Fischer Sports – Not a lot has been written about the Nordic niche of winter sports of late, but women have figured out how the sport’s challenge fits their fitness regime. Fisher targeted its competitive RCS Carbonlite for women – a torsion-control system that supports the foot, heel and lower Achilles with great stability.

North Face – The Powder Guide ABS Vest is priced at $1,300. Expensive, yes, but consider it life insurance when you meet mayhem! North Face teamed up with Germany’s ABS GmcH, which has been making avalanche safety gear for 30 years. The mechanics are the same as in the backpack: compressed nitrogen inflates two high-volume, brightly colored airbags in the sides of the back of the vest.

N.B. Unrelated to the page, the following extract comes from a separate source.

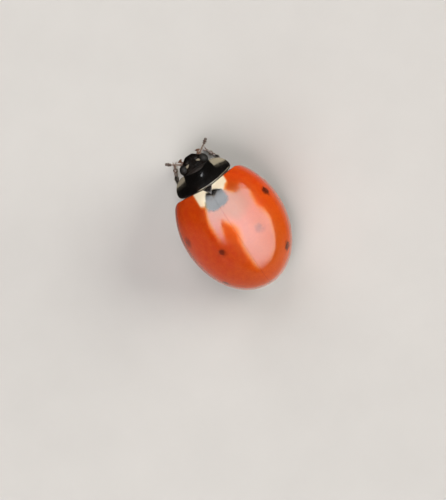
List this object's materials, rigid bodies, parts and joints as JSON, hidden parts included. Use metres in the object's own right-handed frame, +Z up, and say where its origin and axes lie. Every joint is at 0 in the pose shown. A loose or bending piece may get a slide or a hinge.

You wear it over a normal ski jacket, and it has space for your normal avalanche safety gear – shovel and probe and Power Bars.

House of Marley – The Bag of Rhythm is a (waterproof) old-school boom box destined to sit atop the blue line and rock the halfpipe, with a shoulder harness to pack it in. It’s complete with dual 32-watt 4.5-inch speakers, an iPod-iPhone dock, dual battery and made of recycled products.

Helmet Band-Its – In all their marketing jazz, they say you can go “Geek to Chic.” It’s an accessory program for the plain helmet. The more trendy and colorful bandanna disguises your boring helmet (one size fits all) and offers matching wrist cuffs. Warning: They sell real fur! Faux Fur from France and Amsterdam; Premium Fur, of Norwegian fox.

K2 – Contour, with its new lacing technology, is red hot for 2012, and it’s the boot of choice of Gretchen Bleiler. The Double Boa lacing system is not all that’s new in this hoof that designed specifically for females. They’ve fine-tuned the liners for heel fit and warmth.

HEAD – As HEAD Skis returns home to Boulder, it is reconnecting with the core ski audience: the pedestrian glider who carves groomers, skis packed bumps or just GS’s throughout the day in anonymity. The HEAD Rev 85 offers a wide range of waist widths for “better floatation with tip-to-tail edge contact to decrease vibrations.” The Rev does the hard edging for you, so you’ll get more out of your day.

Tech 4 Kids – Tech 4 Kids’ Outer Edge line offers a wide selection of ride-ons and foam sleds, including the Snow MX Polaris, the Summit Surfer and the Snow MX “Snow Bike,” which combines the smooth glide of a snowboard with the steering of a BMX bike. It’s a primer for kids not yet ready for for skiing and snowboarding or for an alternative day of play. Beware: Dad will want to test it out after a few beers late in the day.